Meskipun berbagai stereotip negatif telah melekat pada mereka yang menyandang label-label ini, pada kenyataannya, rasa antusias terhadap suatu bidang adalah hal yang wajar dan manusiawi.
Sangat mungkin seseorang memiliki minat besar terhadap satu topik tertentu. Perbedaannya terletak pada keberanian dalam mengekspresikan hal tersebut. Banyak orang merasa sungkan untuk menunjukkan minat mereka karena takut dihakimi.
Namun, individu yang dikategorikan sebagai nerd atau geek justru cenderung terbuka dan tidak segan menyatakan kegemarannya secara terang-terangan.
Perlu juga ditekankan bahwa tidak semua dari mereka mengalami kesulitan dalam berinteraksi sosial. Beberapa justru sangat ramah, mudah bergaul, dan aktif dalam pergaulan.
Hal ini sering kali mengejutkan orang lain yang tidak menyangka bahwa mereka termasuk dalam kategori tersebut.
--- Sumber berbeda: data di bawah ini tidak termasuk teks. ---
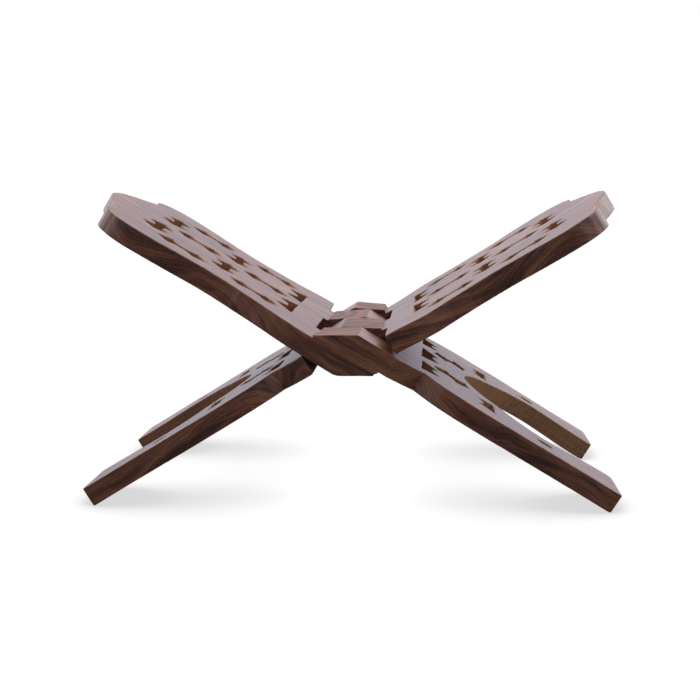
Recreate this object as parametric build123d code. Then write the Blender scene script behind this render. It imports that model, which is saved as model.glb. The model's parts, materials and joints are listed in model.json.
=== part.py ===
from build123d import *
import math
import os

# Folding X-shaped book rest sawn from one plank: two interlocked halves that
# turn on shared wooden knuckles, with no pin, screw or glue.
#
# Frame: +Z up, X across the open stand, Y along the hinge axis.
# Origin: on the ground, straight below the middle of the hinge.
#
# Plank frame, used to draw both halves: u along the plank from the hinge axis
# (book rest on -u, leg on +u), y across the plank, n through its thickness.

# ---- driving dimensions (mm, degrees) -------------------------------------
slope = 31.45            # slope of each half when the stand is open
leg_length = 151.0       # hinge axis to foot end
rest_length = 153.8      # hinge axis to the tip of the book rest
plank_width = 152.4      # widest place, across the legs
plank_thick = 23.3       # plank before it is split
kerf = 2.1               # width of the saw cut that splits the plank

hinge_half_width = 74.6  # half width of the plank at the knuckles
knuckle_edge = 41.8      # boundary between an outer and an inner knuckle
knuckle_gap = 0.8        # side gap between neighbouring knuckles
stop_clear = 0.25        # gap left at the open stop
kerf_overcut = 3.6       # how far the saw cut runs into a knuckle
knuckle_bottom_round = 1.2
knuckle_top_round = 0.5
foot_round = 1.0         # eased edges at the foot end
overshoot = 1.0          # how far cutting tools reach past the wood

# ---- derived dimensions ----------------------------------------------------
half_thick = plank_thick / 2
half_kerf = kerf / 2
slope_rad = math.radians(slope)
# where the flat top of a knuckle meets the rest, and its flat bottom the leg
crease = (half_thick + half_kerf) / math.tan(slope_rad)
# square end of a rest or leg in a slot
slot_u = half_thick / math.tan(slope_rad) + stop_clear
# the eased lower edge of each foot stands on the ground
hinge_z = (leg_length * math.sin(slope_rad) - half_kerf * math.cos(slope_rad)
           - foot_round * (math.sin(slope_rad) + math.cos(slope_rad) - 1))

# ---- plank outline, +y half: (u, y) ----------------------------------------
# Runs from the rest tip to the middle of the leg arch. Each run starts where
# the last one ends; two points make a straight line, more make a spline.
half_outline = [
    # end of the rest
    [(-rest_length, 0.0), (-153.0, 9.6), (-150.6, 17.6)],
    [(-150.6, 17.6), (-147.0, 27.0), (-142.6, 37.4), (-138.9, 48.4)],
    # notch beside the corner of the rest
    [(-138.9, 48.4), (-141.2, 54.6)],
    # side of the rest
    [(-141.2, 54.6), (-139.6, 61.4), (-135.6, 67.0), (-129.6, 71.0), (-121.5, 72.8),
     (-112, 72.4), (-101, 70.2), (-91, 67.8), (-78, 66.2), (-65.8, 67.0),
     (-50, 70.1), (-35, 73.4), (-22, hinge_half_width)],
    # hinge
    [(-22, hinge_half_width), (22, hinge_half_width)],
    # side of the leg
    [(22, hinge_half_width), (30, 71.0), (36.6, 66.8)],
    [(36.6, 66.8), (41.5, 70.2), (50.6, 74.0), (60.7, 75.7), (75, plank_width / 2),
     (89, 75.7), (103, 74.8), (119, 74.1), (133.5, 73.8), (148.2, 73.8)],
    # foot: outer corner, end, inner corner
    [(148.2, 73.8), (150.2, 73.2), (leg_length, 71.4)],
    [(leg_length, 71.4), (leg_length, 40.2)],
    [(leg_length, 40.2), (149.8, 37.7), (147.2, 36.8)],
    # open arch between the feet
    [(147.2, 36.8), (140.6, 37.4), (131.0, 39.8), (121.4, 43.0), (111.3, 45.8),
     (101.2, 44.5), (91.0, 39.6), (81.0, 31.2), (74.5, 26.6), (69.0, 20.4),
     (65.0, 12.6), (63.0, 4.6), (62.7, 0.0)],
]

# ---- carved openings -------------------------------------------------------
# Bone sizes are (length, width, waist), half-bone sizes (length, reach, waist).
# The u of a half bone is that of its straight side.
rest_long_size = (29.0, 14.0, 5.0)       # bones along the plank
rest_long_u = (57.4, 99.9)               # distances from the hinge, towards -u
rest_row_pitch = 46.4                    # spacing of their three rows
rest_cross_size = (29.5, 15.0, 5.0)      # bones across the plank
rest_cross_u = (78.7, 119.8)
rest_cross_y = 23.6
rest_root_size = (34.5, 10.0, 4.2)       # half bones by the hinge
rest_root_u = 35.9

leg_root_u = 35.4                        # half bones by the hinge
leg_root_mid_size = (32.0, 10.0, 6.0)
leg_root_side_size = (26.0, 9.8, 6.0)
leg_root_side_y = 43.8
leg_slant_size = (22.6, 15.0, 7.0)       # slanting bone, centred between two points
leg_slant_start = (45.8, 23.6)
leg_slant_end = (61.0, 29.2)
leg_half_size = (22.8, 10.0, 6.2)        # half bones further down the leg
leg_half_u = 78.4
leg_half_y = 47.6
leg_dash_u = 106.0                       # small openings nearest the feet
leg_dash_y = 58.6


def mirrored(runs):
    """The runs mirrored in y = 0 and walked backwards."""
    return [[(x, -y) for x, y in reversed(run)] for run in reversed(runs)]


def closed_face(runs):
    """Face bounded by runs of points: two make a line, more make a spline."""
    return make_face([Line(*run) if len(run) == 2 else Spline(*run) for run in runs])


def bone(length, width, waist):
    """Opening along x with two lobes, pointed to the sides and at both ends."""
    end, reach = length / 2, width / 2
    top = [
        [(0, waist / 2), (0.15 * end, waist / 2 + 0.1),
         (0.35 * end, 0.68 * reach), (0.53 * end, reach)],
        [(0.53 * end, reach), (0.69 * end, 0.70 * reach), (0.85 * end, 0.34 * reach), (end, 0)],
    ]
    right = top + mirrored(top)
    left = [[(-x, -y) for x, y in run] for run in right]
    return closed_face(right + left)


def half_bone(length, reach, waist):
    """Half of a bone along y: straight side on x = 0, two points towards +x."""
    end = length / 2
    upper = [
        [(waist, 0), (waist + 0.1, 0.14 * end), (0.80 * reach, 0.36 * end), (reach, 0.55 * end)],
        [(reach, 0.55 * end), (0.66 * reach, 0.72 * end), (0, end)],
    ]
    return closed_face(upper + [[(0, end), (0, -end)]] + mirrored(upper))


def dash():
    """Small opening, pointed towards the hinge and square towards the foot."""
    upper = [[(-6.2, 0), (-2.6, 1.5), (-0.4, 3.5)], [(-0.4, 3.5), (5.6, 2.6)]]
    return closed_face(upper + [[(5.6, 2.6), (5.6, -2.6)]] + mirrored(upper))


def rest_openings():
    faces = []
    long_bone = bone(*rest_long_size)
    for u in rest_long_u:
        for y in (-rest_row_pitch, 0, rest_row_pitch):
            faces.append(Pos(-u, y) * long_bone)
    cross_bone = bone(*rest_cross_size)
    for y in (-rest_cross_y, rest_cross_y):
        for u in rest_cross_u:
            faces.append(Pos(-u, y) * Rot(0, 0, 90) * cross_bone)
        faces.append(Pos(-rest_root_u, y) * Rot(0, 0, 180) * half_bone(*rest_root_size))
    return faces


def leg_openings():
    faces = [Pos(leg_root_u, 0) * half_bone(*leg_root_mid_size)]
    (start_u, start_y), (end_u, end_y) = leg_slant_start, leg_slant_end
    mid_u, mid_y = (start_u + end_u) / 2, (start_y + end_y) / 2
    slant = math.degrees(math.atan2(end_y - start_y, end_u - start_u))
    for s in (-1, 1):
        faces += [
            Pos(leg_root_u, s * leg_root_side_y) * half_bone(*leg_root_side_size),
            Pos(mid_u, s * mid_y) * Rot(0, 0, s * slant) * bone(*leg_slant_size),
            Pos(leg_half_u, s * leg_half_y) * Rot(0, 0, 180) * half_bone(*leg_half_size),
            Pos(leg_dash_u, s * leg_dash_y) * dash(),
        ]
    return faces


def side_profile():
    """Rest, knuckle and leg seen along the hinge axis, as a face in (u, n)."""
    rest_end = -rest_length - overshoot
    face = make_face(Polyline(
        (rest_end, -half_thick), (0, -half_thick), (crease, half_kerf),
        (leg_length, half_kerf), (leg_length, half_thick), (0, half_thick),
        (-crease, -half_kerf), (rest_end, -half_kerf), close=True))
    for u, n, radius in (
        (0, -half_thick, knuckle_bottom_round),
        (leg_length, half_kerf, foot_round),
        (leg_length, half_thick, foot_round),
        (0, half_thick, knuckle_top_round),
    ):
        corner = face.vertices().sort_by_distance((u, n, 0))[0]
        face = fillet(corner, radius)
    return face


def build_half(side):
    """One half. side = +1: rest to -X; side = -1: rest to +X."""
    # side profile swept across the plank, then trimmed to the outline
    tool_width = plank_width + 2 * overshoot
    body = extrude(Rot(90, 0, 0) * side_profile(), amount=tool_width / 2, both=True)
    outline = closed_face(half_outline + mirrored(half_outline))
    body = body & extrude(Pos(0, 0, -half_thick - overshoot) * outline,
                          amount=plank_thick + 2 * overshoot)

    # the saw cut runs a little way into the knuckle at both creases
    for s in (-1, 1):
        body -= Pos(s * (crease - kerf_overcut / 2 + overshoot / 2), 0, 0) * Box(
            kerf_overcut + overshoot, tool_width, kerf)

    # slots for the knuckles of the other half, as (y start, y end)
    slot_edge = plank_width / 2 + 2 * overshoot
    if side > 0:
        slots = [(-knuckle_edge, 0), (knuckle_edge, slot_edge)]
    else:
        slots = [(-slot_edge, -knuckle_edge), (0, knuckle_edge)]
    for y0, y1 in slots:
        body -= Pos(0, (y0 + y1) / 2, 0) * Box(
            2 * slot_u, y1 - y0 + knuckle_gap, plank_thick + 4 * overshoot)

    # the rest lies below n = 0 and the leg above it
    cut_depth = half_thick + overshoot
    for faces, base in ((rest_openings(), -cut_depth), (leg_openings(), 0)):
        for face in faces:
            body -= extrude(Pos(0, 0, base) * face, amount=cut_depth)

    if side < 0:
        body = mirror(body, about=Plane.YZ)
    return Pos(0, 0, hinge_z) * Rot(0, side * slope, 0) * body


os.makedirs("parts", exist_ok=True)
for name, side in (("left_rest_half", 1), ("right_rest_half", -1)):
    export_step(build_half(side), f"parts/{name}.step")
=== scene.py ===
import bpy
import json
import math
import numpy as np
from mathutils import Matrix, Vector


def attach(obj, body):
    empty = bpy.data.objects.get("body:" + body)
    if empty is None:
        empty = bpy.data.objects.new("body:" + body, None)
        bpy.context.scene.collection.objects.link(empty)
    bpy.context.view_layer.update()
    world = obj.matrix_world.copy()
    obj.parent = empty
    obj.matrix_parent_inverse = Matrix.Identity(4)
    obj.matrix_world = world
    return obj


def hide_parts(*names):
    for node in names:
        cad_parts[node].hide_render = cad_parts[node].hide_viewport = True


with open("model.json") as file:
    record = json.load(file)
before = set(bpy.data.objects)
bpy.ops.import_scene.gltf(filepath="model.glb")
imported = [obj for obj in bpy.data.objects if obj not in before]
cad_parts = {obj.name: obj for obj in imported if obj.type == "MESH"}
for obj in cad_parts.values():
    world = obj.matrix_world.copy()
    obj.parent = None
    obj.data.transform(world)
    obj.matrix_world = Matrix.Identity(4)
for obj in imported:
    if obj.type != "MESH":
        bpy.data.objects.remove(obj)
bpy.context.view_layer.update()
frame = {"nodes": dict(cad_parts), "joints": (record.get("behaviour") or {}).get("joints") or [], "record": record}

# ---------------------------------------------------------------------------
# Frame: both halves are drawn in the plank's own directions, in millimetres.
# q runs along the plank from the hinge axis (book rest on -q, leg on +q),
# y across it, n through its thickness. side is +1 for the half whose rest
# goes to -X, and -1 for the other, which is its mirror in X.
# ---------------------------------------------------------------------------
JOINT = [j for j in frame["joints"] if j["name"] == "fold"][0]
HINGE = JOINT["pos_m"][2] * 1000.0
FACE = [m for m in frame["record"]["mounts"] if m["name"] == "left_book_face"][0]
THETA = math.asin(FACE["axis"][0])
C, S = math.cos(THETA), math.sin(THETA)
SIDES = {"left_rest_half": 1, "right_rest_half": -1}
BODY = {"left_rest_half": "left_half", "right_rest_half": "right_half"}


def to_plank(co, side):
    """Row frame in metres to (q, y, n) in millimetres."""
    x, y, z = co[:, 0] * 1000 * side, co[:, 1] * 1000, co[:, 2] * 1000 - HINGE
    return np.stack([x * C - z * S, y, x * S + z * C], 1)


def to_row(p, side):
    """(q, y, n) in millimetres to the row frame in metres."""
    q, y, n = p[:, 0], p[:, 1], p[:, 2]
    return np.stack([side * (q * C + n * S), y, HINGE - q * S + n * C], 1) / 1000


def dir_to_row(g, side):
    q, y, n = g[:, 0], g[:, 1], g[:, 2]
    return np.stack([side * (q * C + n * S), y, -q * S + n * C], 1)


def dir_to_plank(v, side):
    x, y, z = v[:, 0] * side, v[:, 1], v[:, 2]
    return np.stack([x * C - z * S, y, x * S + z * C], 1)


def cad_triangles(name):
    me = frame["nodes"][name].data
    me.calc_loop_triangles()
    co = np.empty(len(me.vertices) * 3)
    me.vertices.foreach_get("co", co)
    tri = np.empty(len(me.loop_triangles) * 3, np.int64)
    me.loop_triangles.foreach_get("vertices", tri)
    return to_plank(co.reshape(-1, 3), SIDES[name])[tri.reshape(-1, 3)]


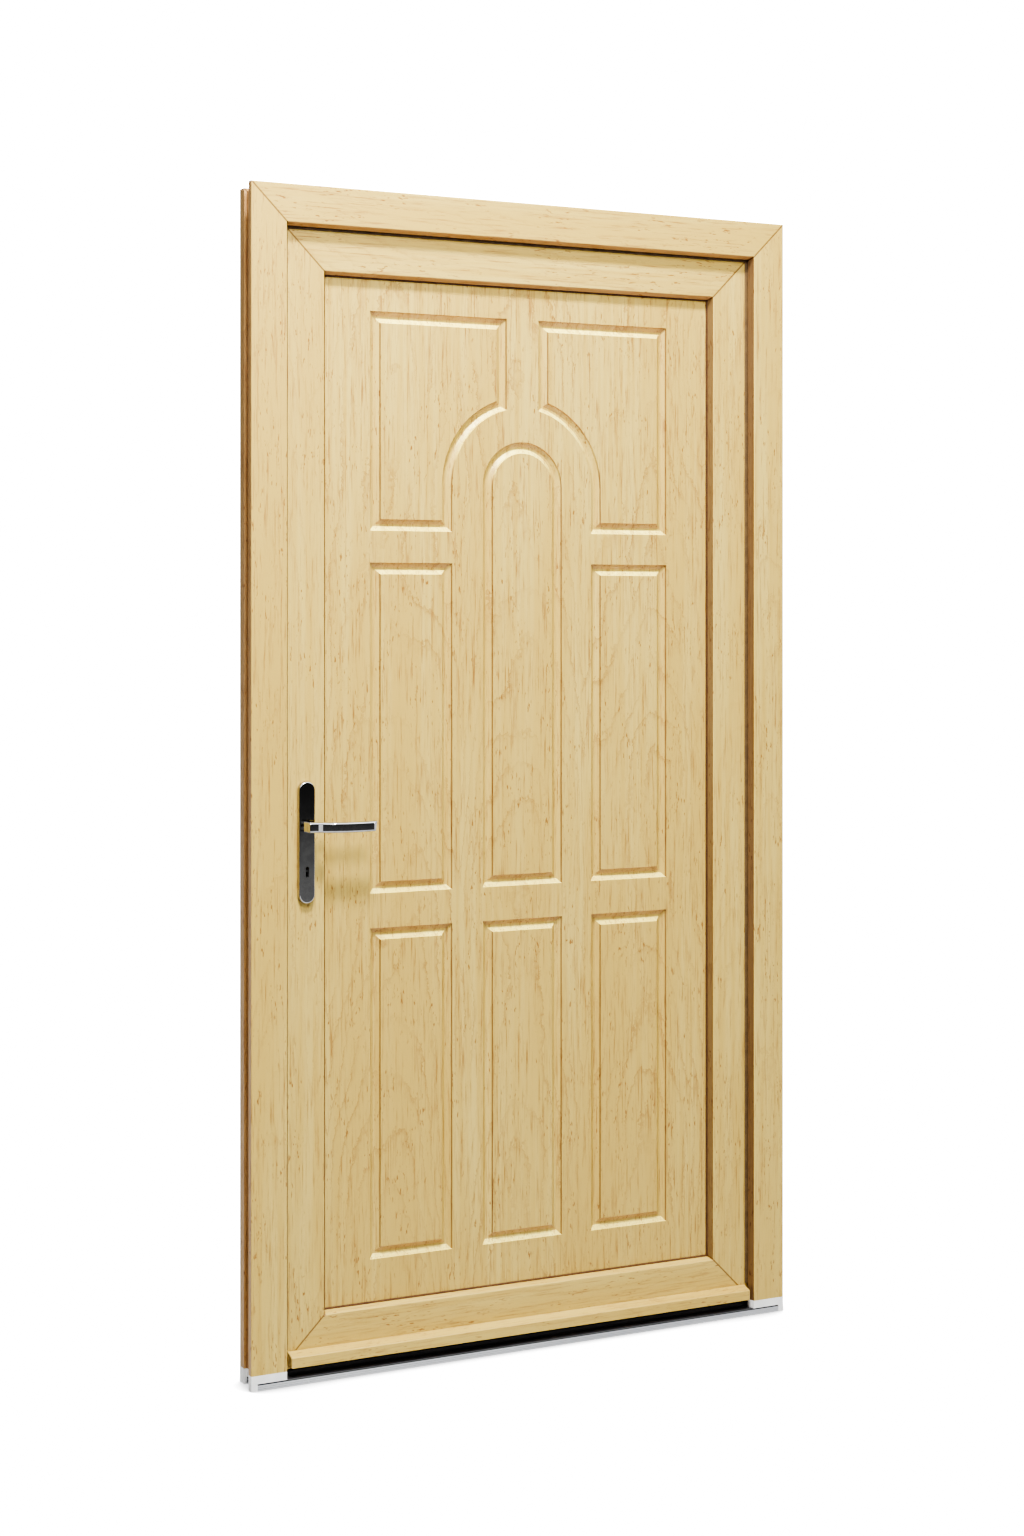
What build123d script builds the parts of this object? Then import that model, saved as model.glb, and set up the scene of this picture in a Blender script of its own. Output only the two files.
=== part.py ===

Penjelasan di atas merupakan bagian akhir dari bahasan ini. Dari sini dapat diambil pelajaran bahwa berbagai anggapan umum yang berkembang mengenai kutu buku, nerd, dan geek sering kali tidak tepat sepenuhnya.
Harapannya, ulasan ini dapat menjadi pengingat bahwa seseorang sebaiknya tidak langsung dinilai berdasarkan penampilan luar saja. Apa yang tampak secara kasat mata belum tentu mencerminkan keseluruhan karakter individu tersebut.
Bisa jadi, apa yang terlihat hanyalah sebagian kecil dari sisi dirinya. Daripada langsung berasumsi, akan jauh lebih baik jika kita mencoba mengenal seseorang lebih dalam secara langsung.
Siapa tahu, kita justru menemukan sisi lain yang jauh lebih menarik dari yang dibayangkan.
Sebagai penutup, meski sering diasosiasikan, jawaban dari mengapa kutu buku pakai kacamata lebih berkaitan dengan kebutuhan visual, bukan karena kebiasaan membaca itu sendiri.